Nell’area euro la crisi ha almeno cinque componenti, quattro economiche e una istituzionale. I costi della débâcle finanziaria, diretti e indiretti, assai minori di quelli americani, ma ingenti. Il credito facile del dopo euro, con il rischio-Paese diminuito si pensava, da qui la generosità bancaria verso Atene. La realtà di Paesi a forte debito pubblico, Italia in testa, pur in un’area euro che come ieri ricordava Il Sole 24 Ore è assai meno indebitata degli Usa. Quarto, gli squilibri interni alla zona euro, tra paesi forti e non. E infine la mancanza di un assetto istituzionale adeguato alla moneta unica. La conseguenza è che il convoglio dell’euro rischia di perdere pezzi.
Le componenti-chiave della crisi americana sono tre, due economiche e una politica. I costi della crisi che, nonostante i dinieghi della Washington ufficiale, sono altissimi, circa doppi rispetto all’Europa quelli diretti e molto più alti gli indiretti. Secondo, i livelli di debito totale interno, già abnormi (nel 29 era, sul Pil, meno della metà rispetto al 2008).
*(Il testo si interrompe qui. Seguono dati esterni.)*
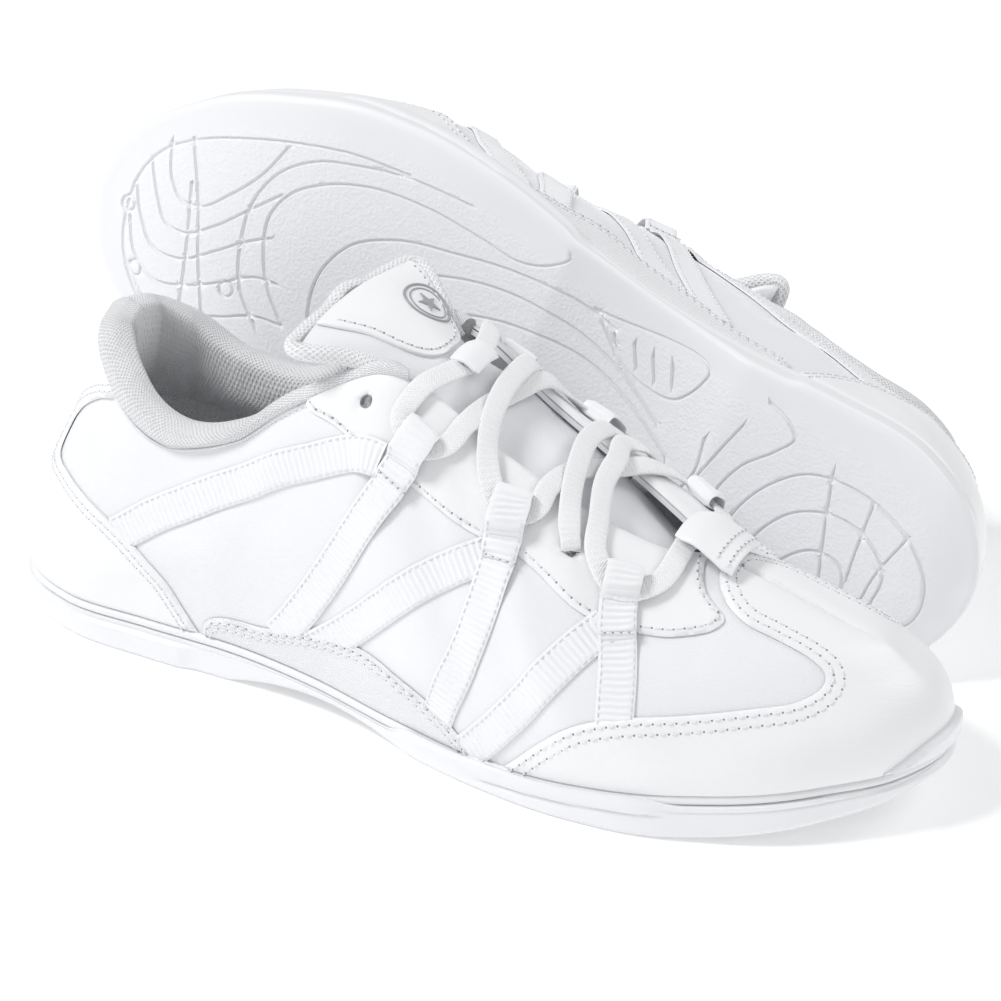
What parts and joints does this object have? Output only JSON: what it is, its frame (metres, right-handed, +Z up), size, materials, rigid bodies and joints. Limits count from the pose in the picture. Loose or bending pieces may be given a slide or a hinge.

E infine, la politica: la tenace convinzione che comunque le tasse devono essere basse e che ogni dollaro dato a Washington è tolto a un’America che invece saprebbe farlo fruttare meravigliosamente. Era più vero in passato, lo è assai meno oggi, ma è un mito rilanciato dal reaganismo e duro a morire. Così si rinuncia allo spazio di manovra fiscale che in America, con un prelievo totale sotto il 30% del Pil, è notevole, a fronte del 45% europeo.
Molti americani pensano che lo “statalismo” europeo sia una minaccia, invocano il libero mercato e ignorano quanto dicono gli ultimi dati della Federal reserve (Flow of Funds): per la prima volta il sistema del credito – mutui, finanziamento dei consumi e altro – è da poche settimane più affidato alle garanzie di Washington che non alla libera offerta privata.
All’insufficienza istituzionale europea e alle stridenti disparità di efficienza sotto il tetto dell’euro si oppone in America una grossa confusione di idee, tra mito e realtà.
L’autunno dell’Occidente è alle porte.